1. The IETF is successfully delivering the goals and principles it sets itself in its mission statement
As clearly shown in Q25 and Q30, IETF participants rate the output of the IETF highly across the key areas of quality and relevance, for having been produced in an open way, and for meeting community consensus. This strongly matches the IETF Mission Statement (RFC 3935):
The mission of the IETF is to produce high quality, relevant technical and engineering documents that influence the way people design, use, and manage the Internet in such a way as to make the Internet work better.
As well as matching some of the cardinal principles set out in the same RFC:
- Open process
- Technical competence ("engineering quality")
- Volunteer Core
- Rough consensus and running code
2. The single biggest process issue in the IETF is the time cost in getting things done, both at the personal and organizational levels
At the personal level, Q26a reports the time to read emails and documents as the single biggest hindrance to participation, while Q27a has a relatively low score for WGs being a good use of time.

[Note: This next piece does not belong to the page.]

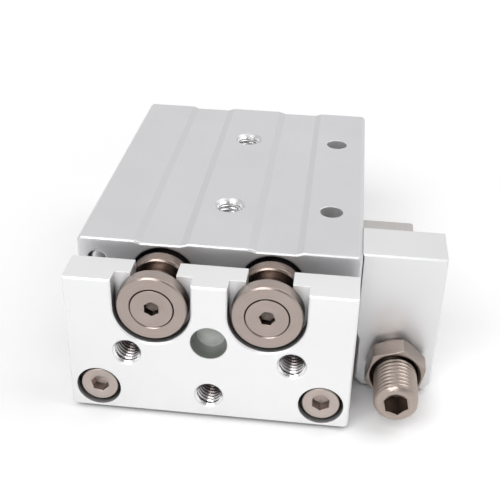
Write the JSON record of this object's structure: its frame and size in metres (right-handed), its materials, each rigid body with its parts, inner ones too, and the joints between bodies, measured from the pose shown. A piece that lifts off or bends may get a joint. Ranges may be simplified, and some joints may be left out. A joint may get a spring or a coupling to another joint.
{
  "type": "slide table cylinder",
  "caption": "Compact pneumatic slide: twin-bore body, end plate on floating rod ends, table on crossed rollers, side stroke adjuster.",
  "frame": {"origin": "centre of the table's mounting face, with the table drawn in", "axes": "+Z from the table's face up through the cylinder body to its mounting face; the table moves out along -Y; +X towards the stroke adjuster"},
  "size_m": [0.0662, 0.0768, 0.03],
  "materials": {
    "anodised_body": "clear satin anodised extrusion",
    "anodised_plate": "fine blasted and clear anodised",
    "anodised_block": "fine blasted and clear anodised",
    "table_aluminium": "machined and clear anodised",
    "nickel_steel": "turned, warm nickel plate",
    "nickel_screws": "warm nickel plate",
    "hardened_steel": "ground",
    "chromed_rod": "hard chromed and polished",
    "black_cover": "black",
    "black_spring_steel": "phosphated black",
    "seal_rubber": "black nitrile",
    "soft_urethane": "translucent grey-green urethane",
    "piston_aluminium": "turned",
    "magnet": "sintered"
  },
  "bodies": {
    "cylinder": {"cylinder_body": "anodised_body", "passage_ball": "nickel_steel", "rear_port_plugs": "nickel_screws", "rod_cover_left": "black_cover", "rod_cover_right": "black_cover", "rod_cover_ring_left": "black_spring_steel", "rod_cover_ring_right": "black_spring_steel", "rod_cover_oring_left": "seal_rubber", "rod_cover_oring_right": "seal_rubber", "rod_seal_left": "seal_rubber", "rod_seal_right": "seal_rubber", "rod_bumper_left": "soft_urethane", "rod_bumper_right": "soft_urethane", "head_cap_left": "black_cover", "head_cap_right": "black_cover", "head_cap_oring_left": "seal_rubber", "head_cap_oring_right": "seal_rubber", "head_cap_ring_left": "black_spring_steel", "head_cap_ring_right": "black_spring_steel", "guide_block": "hardened_steel", "guide_block_screws": "nickel_screws", "cage_stop_front": "nickel_steel", "cage_stop_rear": "nickel_steel", "cage_stop_screws": "nickel_screws", "adjuster_block": "anodised_block", "adjuster_block_screws": "nickel_screws"},
    "slide": {"end_plate": "anodised_plate", "end_plate_screws": "nickel_screws", "end_bumper": "soft_urethane", "table": "table_aluminium", "guide_rail_left": "hardened_steel", "guide_rail_right": "hardened_steel", "rail_screws": "nickel_screws", "piston_rod_left": "chromed_rod", "piston_rod_right": "chromed_rod", "piston_left": "piston_aluminium", "piston_right": "piston_aluminium", "piston_magnet_left": "magnet", "piston_magnet_right": "magnet", "piston_seal_left": "seal_rubber", "piston_seal_right": "seal_rubber", "floating_bushing_left": "nickel_steel", "floating_bushing_right": "nickel_steel", "rod_end_screw_left": "nickel_screws", "rod_end_screw_right": "nickel_screws", "stroke_stopper": "nickel_steel", "stopper_screws": "nickel_screws"},
    "cage_left": {"roller_cage_left": "nickel_steel", "rollers_left": "hardened_steel"},
    "cage_right": {"roller_cage_right": "nickel_steel", "rollers_right": "hardened_steel"},
    "adjuster": {"adjuster_bolt": "nickel_steel", "adjuster_tip": "soft_urethane"},
    "nut": {"lock_nut": "nickel_steel"}
  },
  "joints": [
    {"name": "table_slide", "type": "slide", "parent": "cylinder", "child": "slide", "axis": [0, -1, 0], "range_m": [0, 0.02]},
    {"name": "cage_left_slide", "type": "slide", "parent": "cylinder", "child": "cage_left", "axis": [0, -1, 0], "range_m": [0, 0.01]},
    {"name": "cage_right_slide", "type": "slide", "parent": "cylinder", "child": "cage_right", "axis": [0, -1, 0], "range_m": [0, 0.01]},
    {"name": "adjuster_travel", "type": "slide", "parent": "cylinder", "child": "adjuster", "axis": [0, -1, 0], "range_m": [0, 0.005]},
    {"name": "lock_nut_turn", "type": "hinge", "parent": "cylinder", "child": "nut", "pos_m": [0.0333, -0.03, 0.0073], "axis": [0, 1, 0], "continuous": true}
  ],
  "couplings": [
    {"joint": "cage_left_slide", "follows": "table_slide", "ratio": 0.5},
    {"joint": "cage_right_slide", "follows": "table_slide", "ratio": 0.5}
  ]
}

At the organizational level, Q25 identifies the time to produce RFCs as a problem. This is supported by the views of the speed of the standards process compared to other organizations in Q30, which is still better but not by much. In Q27 the statement that WG decisions take a reasonable amount of time has one of the lowest scores of support.
3. The IETF still has a low level of participation by women, particularly among regular participants, and they report a different experience from men
Q2, Q3 and Q4 tell us that the IETF is still predominantly older men from Europe and North America with women a very small percentage of participants.
Women report in Q26 a worse experience than men when asked if they are treated the same as the rest of the IETF, have good opportunity to share their views and feel part of the IETF community. In other aspects, such as understanding of processes or treatment within WGs, no difference is reported.
4. The demographics and participation preferences of new participants are quite different from those of existing regular participants
Q2, Q3 and Q4 tell us that new participants have a notably different composition by age and gender from other participants, and a small difference by region.
There are a number of questions where there is a pronounced spread of rating by age: Q26a for being hindered by the reliance on mailing lists, Q22 for a preference for hearing about the IETF in blog posts and social media posts, and Q24 for almost all non-email forms of participation.
5. Regular participation is necessary to get the most from the IETF and that takes a lot of effort
The IETF is, by design, a participative organization not a consultative one and so, perhaps unsurprisingly, regular participants get far more out of it. Q12 shows that regular participants are more strongly and more broadly motivated, in Q26 and Q27a they rate personal experience higher than others who participate less and in Q27 their rating of how they are valued than the self-rating of others.
As shown in Q1a there is a strong correlation between regular participation and meeting participation. Q26 also scores personal experience higher for those who have participated in an IETF meeting.
However, the downside as shown in Q13, is that regular participants spend a median of 9 hours per week on IETF activities compared to just 2 hours for those who only monitor/read IETF mailing lists.
6. Currently, it takes many years to learn IETF processes and they are generally considered very complex and not as effective as they could be
In Q25 participants rate the effectiveness of IETF processes as only acceptable and in Q26 give a similar score for their understanding of IETF processes. Q26a identifies the complexity of IETF processes as a moderate hindrance to participation.
Q26 provides a useful insight that the longer someone has been participating in the IETF the better their understanding, suggesting that these processes need to be learnt by experience not other methods, and that it takes 15-20 years of participation for someone to feel they have a good understanding of processes.
7. Poor participant behaviour, while not something to be ignored, is not a major issue
In Q27a participants give a good score for the behaviour of other WG participants, in Q27 they give acceptable/good scores for how well the behaviour of WG participants is managed and how well disagreements are resolved. Q18 puts the culture of the IETF as a very minor reason for people ceasing to participate in the IETF.
However, at the IETF level in Q26a the behaviour of other participants is only scored at acceptable and in Q30 participants only rate the IETF slightly higher than other SDOs for the behaviour of participants.